Sometimes the place is as beautiful and relevant as the people. This could have doen with a little flash, but I was not a huge user of artificial light at the time.

If working with the environment, experiment with exposure tricks like underexposing, then filling with balanced flash. This allows you to make a boring midday shoot look like sunset or even night.

Just window light and an old wood panel wall. This was an impromptu preview of an upcoming fashion shoot, so we decided to channel a Vogue cover shot vibe (only the head piece was available).

If the environment is your choice, make sure you use all the elements avaialble. Foreground framing tools can make all the difference.
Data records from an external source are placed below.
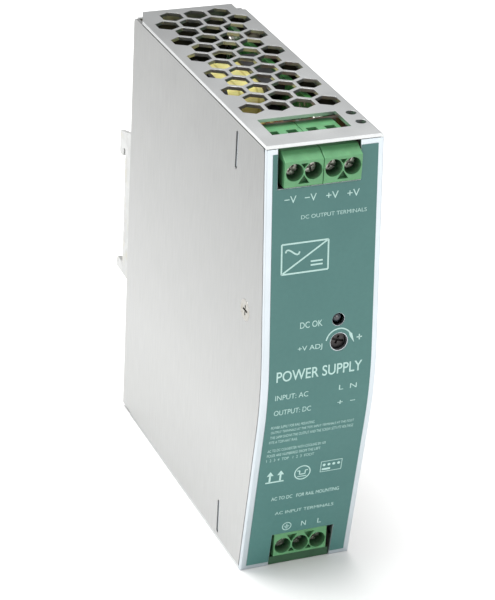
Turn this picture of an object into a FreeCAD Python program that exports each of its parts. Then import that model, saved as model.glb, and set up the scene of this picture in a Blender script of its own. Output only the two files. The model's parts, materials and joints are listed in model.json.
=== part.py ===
import FreeCAD, Part
import math
import os
from FreeCAD import Vector

# DIN-rail power supply: a slim sheet-metal case with screw terminals at the top and bottom
# of its front, circuit boards inside, and a sprung catch for a 35 mm rail on its back.
# Units are millimetres. +X is to the right seen from the front, +Y runs back to the rail
# and +Z is up. The origin is the middle of the face that the rail rests against.

# ---- Case ----
CASE_WIDTH = 32.0
CASE_HEIGHT = 125.2
CASE_DEPTH = 96.0             # top front edge to the back of the side walls
SHEET = 1.0                   # case sheet thickness
SEAM = 0.1                    # gap between folded sheets that meet
COVER_SEAM = 0.3              # gap between the left wall and the top plate
BEND_RADIUS = 1.2             # outside radius of the folds
UPPER_SLOPE = 0.097           # forward lean of the front above its belly, mm per mm
LOWER_SLOPE = 0.147           # backward lean of the front below its belly
FOOT_SETBACK = 1.8            # bottom front edge, behind the top front edge
BELLY_RADIUS = 90.0           # round between the two leans
RAIL_BELOW_TOP = 61.1         # middle of the rail, below the top of the case
SEAT_BEHIND_CASE = 4.2        # the rail's seat, behind the side walls

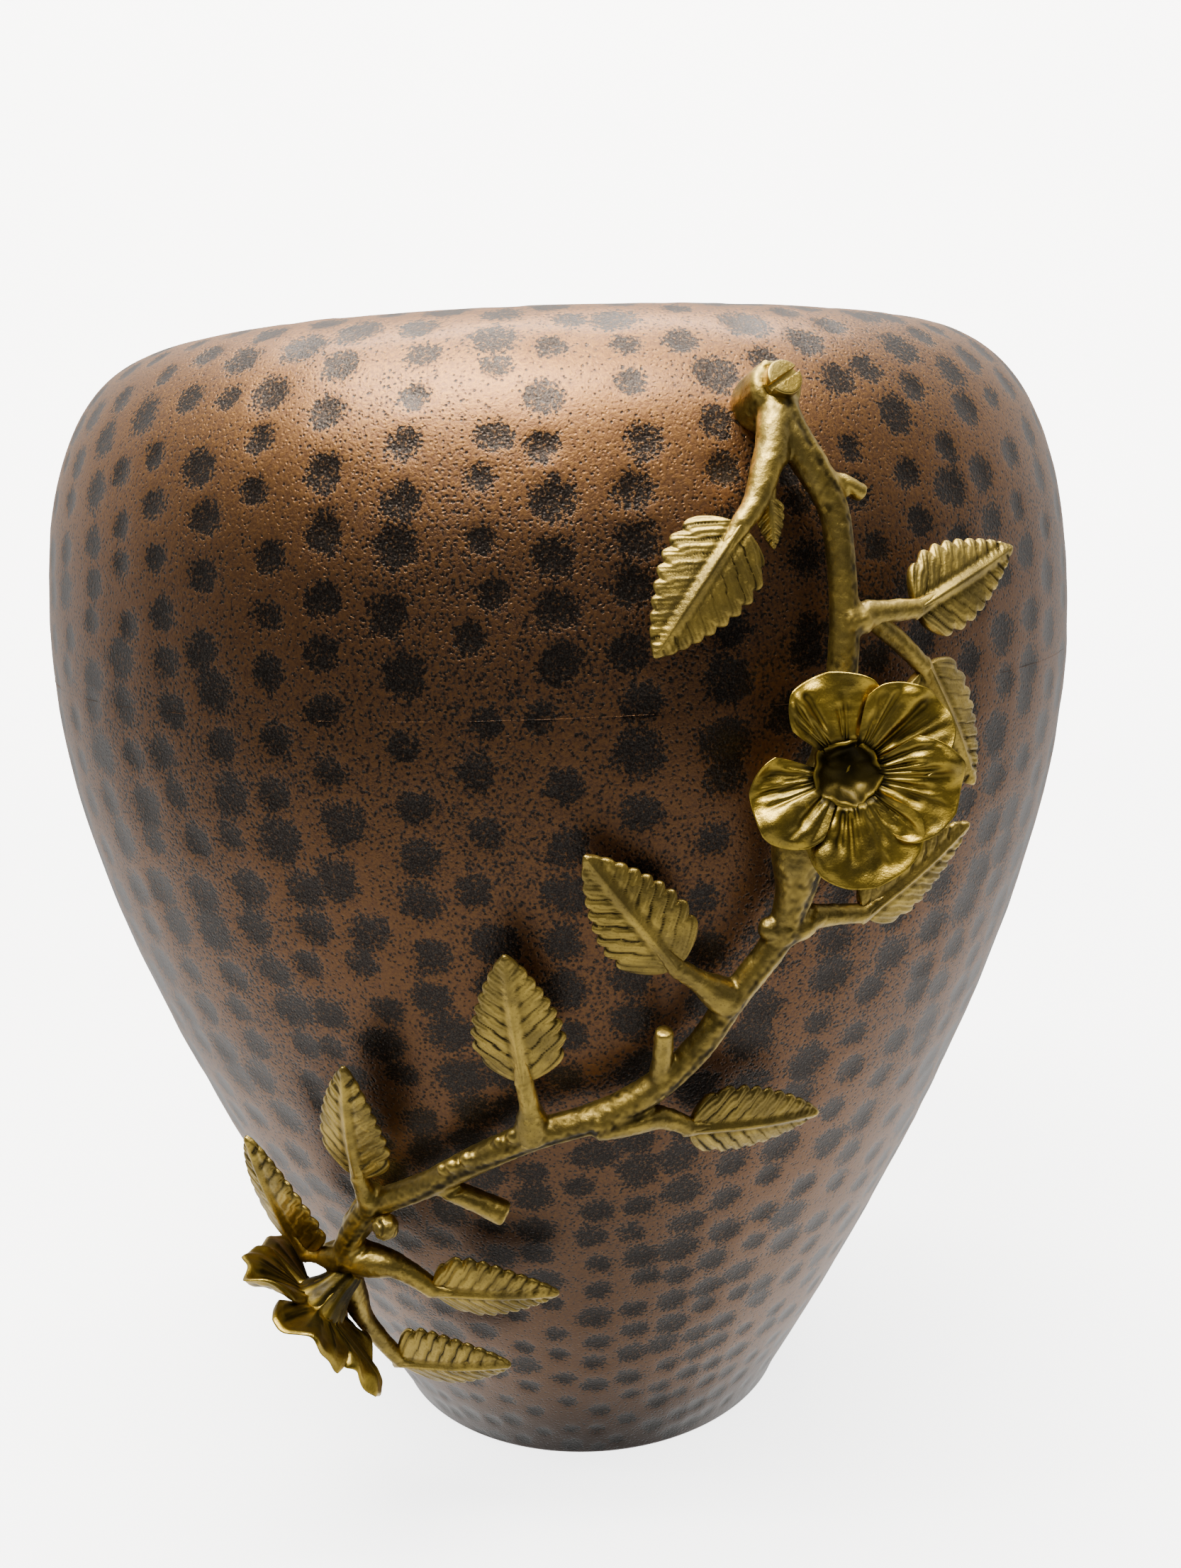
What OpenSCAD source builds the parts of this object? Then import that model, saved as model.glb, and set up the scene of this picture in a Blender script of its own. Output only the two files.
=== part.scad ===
// Hammered vase with an applied brass vine.
// The origin is the centre of the foot, on the surface it stands on. +Z is up.
// The vine is on the -Y side, and azimuth counts from -Y towards +X.

/* [Body] */
// Largest diameter of the body
body_d = 230; // [195:1:280]
// Height from the surface it stands on to the top of the rim
body_h = 253; // [205:1:310]
// Height of the shoulder, from the widest line to the top of the rim
shoulder_h = 68; // [56:1:82]
// Diameter of the foot, where wall and base would meet without the round
foot_d = 97; // [80:1:118]
// Radius of the round at the foot
foot_round = 3; // [2:0.5:8]
// Lean of the wall at the foot, in degrees from upright
foot_lean = 25.5; // [18:0.5:30]
// Thickness of the sheet metal
wall = 1.5; // [1.2:0.1:2.5]

/* [Rim and seam] */
// Diameter of the rim's crest
crest_d = 155; // [126:1:170]
// Diameter of the wire that the rim is rolled over
rim_wire_d = 4; // [3:0.5:6]
// Height of the lap where the lower half fits into the upper half
lap = 6; // [4:0.5:10]

/* [Vine] */
// Diameter of the main stem
stem_d = 5.8; // [4.5:0.1:7]
// Length of a leaf blade
leaf_l = 26; // [21:0.5:31]
// Width of a leaf blade
leaf_w = 16; // [13:0.5:19]
// Thickness of a leaf along its rib
leaf_t = 2.2; // [1.6:0.1:3]
// Reach of the longest petal of the upper flower, from the centre of its cup
upper_reach = 19; // [15:0.5:22]
// Reach of the longest petal of the lower flower, from the centre of its cup
lower_reach = 21; // [17:0.5:25]
// Radius of a flower's cup
cup_r = 5; // [4:0.25:6]

/* [Fixings] */
// Diameter of the screw and the studs
bolt_d = 3.5; // [3:0.5:5]
// Clearance of a bolt in its hole, on the radius
bolt_clear = 0.2; // [0.1:0.05:0.4]
// Diameter of the screw head
head_d = 6; // [5.5:0.1:8.5]
// Height of the screw head
head_h = 2.2; // [2:0.1:3.5]
// Width of the slot in the screw head
slot_w = 1; // [0.8:0.1:1.6]
// Height of the screw boss above the wall
boss_h = 7.6; // [6:0.2:10]
// Thickness of a washer
washer_t = 0.7; // [0.5:0.1:1.5]
// Outer diameter of a washer
washer_d = 8; // [7:0.5:12]
// Width of a nut across its flats
nut_af = 6; // [5.5:0.5:9]
// Height of a nut
nut_h = 2.8; // [2.4:0.2:5]

/* [Hidden] */
$fn = 96;

body_r = body_d / 2;
crest_r = crest_d / 2;
widest_h = body_h - shoulder_h;
stem_r = stem_d / 2;
bolt_r = bolt_d / 2;
hole_r = bolt_r + bolt_clear;
// How far the wall runs straight on from each end of its two curves
foot_reach = 20;
belly_reach = 66;
shoulder_reach = 50;
crest_reach = 24;
// Play left between pieces that are soldered or rolled together
fit = 0.05;
// Where the lower half steps in to form the lap, and where the lap ends
step_u = 0.94;
lap_u = 1 + lap / shoulder_reach / 3;
// Play between a flat washer and the curved wall
washer_gap = 0.35;
seat = wall + washer_gap;

// ---- The wall: two cubic curves, foot to widest line and widest line to crest ----

function bez(p, t) =
    pow(1 - t, 3) * p[0] + 3 * pow(1 - t, 2) * t * p[1]
    + 3 * (1 - t) * t * t * p[2] + pow(t, 3) * p[3];
function bez_dir(p, t) =
    let (d = pow(1 - t, 2) * (p[1] - p[0]) + 2 * (1 - t) * t * (p[2] - p[1])
        + t * t * (p[3] - p[2]))
    d / norm(d);

round_r = foot_d / 2 - foot_round * (1 - sin(foot_lean)) / cos(foot_lean);
foot_end = [round_r + foot_round * cos(foot_lean), foot_round * (1 - sin(foot_lean))];
LOWER = [
    foot_end,
    foot_end + foot_reach * [sin(foot_lean), cos(foot_lean)],
    [body_r, widest_h - belly_reach],
    [body_r, widest_h]];
UPPER = [
    [body_r, widest_h],
    [body_r, widest_h + shoulder_reach],
    [crest_r + crest_reach, body_h],
    [crest_r, body_h]];

// u runs 0 to 1 up the lower curve and 1 to 2 up the upper one
function edge(u) = u < 1 ? bez(LOWER, u) : bez(UPPER, u - 1);
function edge_dir(u) = u < 1 ? bez_dir(LOWER, u) : bez_dir(UPPER, u - 1);
function edge_out(u) = let (d = edge_dir(u)) [d.y, -d.x];
function skin(depth, from, to, steps) = [
    for (i = [0:steps])
        let (u = from + (to - from) * i / steps)
        edge(u) - depth * edge_out(u)];
function reversed(list) = [for (i = [len(list) - 1:-1:0]) list[i]];
function foot_arc(r, steps = 6) = [
    for (i = [0:steps])
        let (a = -90 + (90 - foot_lean) * i / steps)
        [round_r + r * cos(a), foot_round + r * sin(a)]];

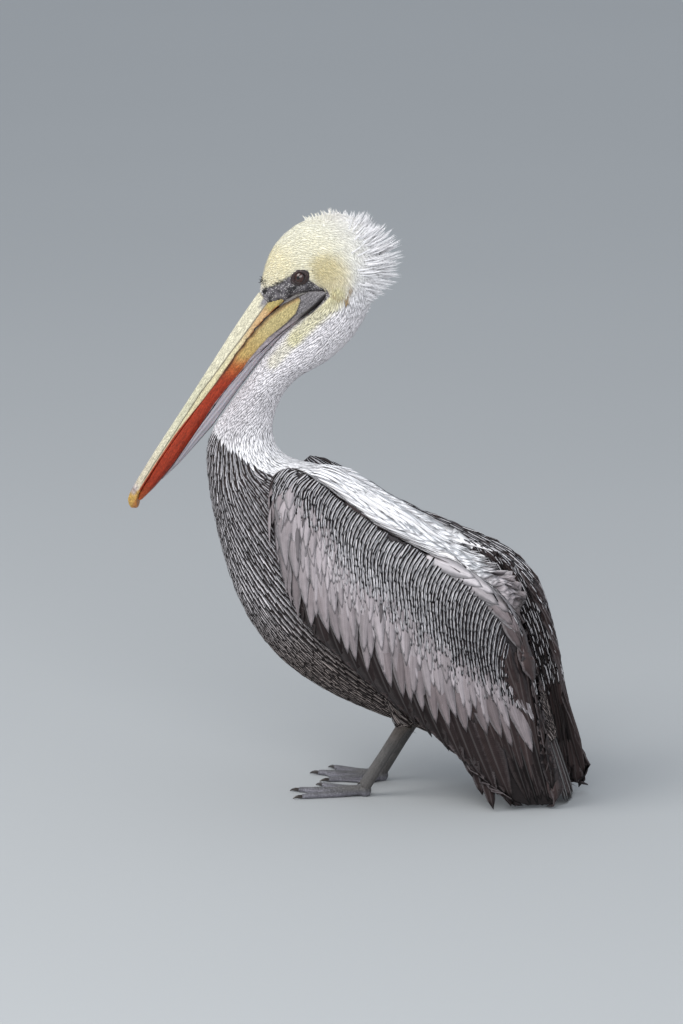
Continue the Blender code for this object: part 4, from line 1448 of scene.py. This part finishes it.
def make_crest():
    """Thin white spikes in pointed locks that fan out from the crown and down the back of the head."""
    plain = feather_material("crest", (0.5, 1.0), barbs=10, roughness=0.8, uneven=0.04)
    hub = np.array((0.0, EYE[1] + 34 * MM, EYE[2] + 8 * MM))
    locks, per_lock = 330, 5
    count = locks * per_lock
    lock_turn = np.linspace(-44, 116, locks) + RNG.uniform(-1.5, 1.5, locks)
    lock_side = RNG.normal(0, 0.3, locks).clip(-0.7, 0.7)
    turn = np.radians(np.repeat(lock_turn, per_lock) + RNG.normal(0, 1.3, count))
    sideways = np.repeat(lock_side, per_lock) + RNG.normal(0, 0.03, count)
    out = unit(np.column_stack([sideways, np.cos(turn), np.sin(turn)]))
    lock_angle = np.radians(lock_turn)
    lock_out = unit(np.column_stack([0.45 * lock_side, np.cos(lock_angle), np.sin(lock_angle)]))
    roots = np.array([BODY_GUIDE.tree.ray_cast(hub.tolist(), d)[0] for d in out.tolist()])
    inner = np.linalg.norm(roots - hub, axis=1)
    rim = np.interp(lock_turn, *zip(*CREST_OUTLINE)) * MM
    lock_reach = rim * (1.03 - 0.3 * np.abs(lock_side)) * RNG.uniform(0.9, 1.02, locks)
    lock_reach = np.maximum(lock_reach, inner.reshape(locks, per_lock).mean(1) + 3 * MM)
    lock_tips = hub + lock_out * lock_reach[:, None]
    tips = np.repeat(lock_tips, per_lock, axis=0) + RNG.normal(0, 0.4 * MM, (count, 3))
    shortfall = 1 - np.tile(np.linspace(0, 0.45, per_lock), locks) * RNG.random(count)
    tips = roots + (tips - roots) * shortfall[:, None]
    share = np.linspace(0, 1, 6)
    bow = np.sin(share * math.pi)[None, :, None] * (flow(roots) * 2.0 * MM)[:, None]
    start = roots - out * 3 * MM
    spines = start[:, None] + (tips - start)[:, None] * share[None, :, None] + bow
    ups = unit(np.cross(unit(np.gradient(spines, axis=1)), unit(RNG.normal(0, 1, (count, 1, 3)))))
    coat = blend(head_colours(roots), WHITE, smooth_step(np.degrees(turn), 100, 50))
    vanes("plumage_crest", spines, ups, varied(count, 0.62 * MM, 0.25), coat, WHITE, plain,
          "white_feathers", ("crest",), broad=0.3, point=0.9, camber=0.3, thick=0.2 * MM)


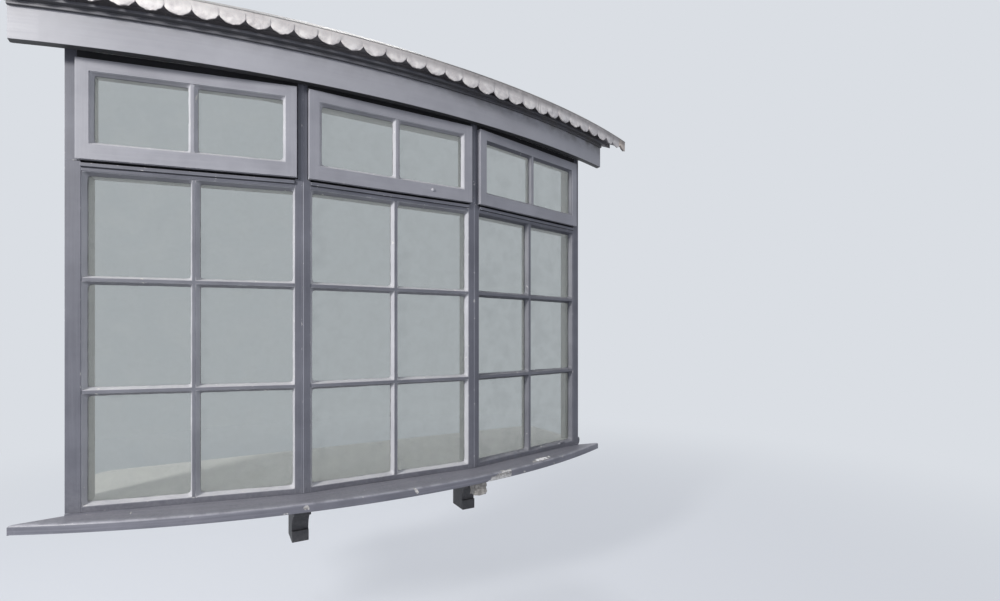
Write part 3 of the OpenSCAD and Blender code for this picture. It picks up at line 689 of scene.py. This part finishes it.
# radius and height along the profile, carried round an axis that points outwards
angle = np.linspace(0, 2 * np.pi, knob["cols"], endpoint=False)[None, :]
radius, height = profile[:, :1], profile[:, 1:]
points = np.stack([knob["x"] + radius * np.cos(angle), knob["face"] - height + 0 * angle,
                   knob["z"] + radius * np.sin(angle)], -1)
surface("vent_stop", [points], [ventEdge])

# filler in a split of the right bottom rail, and mastic at the right jamb's foot, all
# in the right light's own plan
lumps = {"filler_dark": {"place": (0.226, 0.0008, 0.0415), "seed": 3,
                         "size": (0.019, 0.0022, 0.0038), "slot": "putty_paint",
                         "paint": frameGloss["right"]},
         "filler_pale": {"place": (0.203, 0.0005, 0.040), "seed": 5,
                         "size": (0.007, 0.0018, 0.003), "slot": "putty_paint",
                         "paint": puttyGloss},
         "mastic_lump": {"place": (0.3545, 0.006, 0.034), "seed": 7,
                         "size": (0.0075, 0.007, 0.0155), "slot": "frame_paint",
                         "paint": frameGloss["up"]}}


def lumpPoints(place, size, seed):
    # an ellipsoid with a hand's unevenness; a point at latitude a and longitude b has
    # (cos a cos b, cos a sin b, sin a), made squarer by a power below 1
    lat = np.linspace(-np.pi / 2, np.pi / 2, 17)[:, None]
    lon = np.linspace(0, 2 * np.pi, 28, endpoint=False)[None, :]
    ball = np.stack([np.cos(lat) * np.cos(lon), np.cos(lat) * np.sin(lon),
                     np.sin(lat) + 0 * lon], -1)
    ball = np.sign(ball) * np.abs(ball) ** 0.8
    swell = 1 + 0.13 * waves(ball, 1.1, seed) + 0.06 * waves(ball, 0.45, seed + 1)
    return np.array(place) + ball * swell[..., None] * np.array(size)


for name, lump in lumps.items():
    points = setInPlan(sides["right"], lumpPoints(lump["place"], lump["size"],
                                                  lump["seed"]))
    surface(name, [points], [lump["paint"]])
print("small things: made")

# what keeps the CAD's own mesh
finishes = {f"{kind}_{side}": glass for side in sides
            for kind in ("fixed_glass", "vent_glass")}
finishes["roof_bearers"] = bearers
for name, finish in finishes.items():
    cad[name].data.materials.clear()
    cad[name].data.materials.append(finish)

# putty: a mitred bevel round each pane, drawn off by hand with a knife; the rows are
# the panes' heights, and the depths its front and back behind the light's face
putty = {"width": 0.008, "steps": 26, "across": 7, "hollow": 0.0006, "lap": 0.0010,
         "wander": 0.0005, "calm": 0.02, "blob": 0.0035, "blobReach": 0.007,
         "drifts": (23, 61, 140), "beads": (0.2, 1.0), "topBead": 0.1}
panes = {"fixed": {"half": bow["sightHalf"], "depths": (0.002, 0.0238), "seed": 0,
                   "rows": ((0.046, 0.378), (0.404, 0.727), (0.753, 1.067))},
         "vent": {"half": bow["ventSightHalf"], "depths": (-0.016, -0.0022), "seed": 50,
                  "rows": ((1.163, 1.370),)}}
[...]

Sometimes they are all you have.

Personally, I use a mix of location, black, collapsible and vinyl/cloth hanging backdrops. Paper rolls are popular, but I have never been interested in them as I need to stay portable. From these I can colour change easily enough, but the texture is key. None, mild, irregular of patterned are all down to your choice. I prefer a subtle, even textures, like the Lastolite Pewter or my fabric rolls in lieu of multi thousand dollar Oliphant’s or natural looking testures like the Lastolite Walnut, which looks like an old wall in an abandoned cottage. For strong colours that may not be used often, I aim to get some colour cloth, likely velvet/velour in red etc.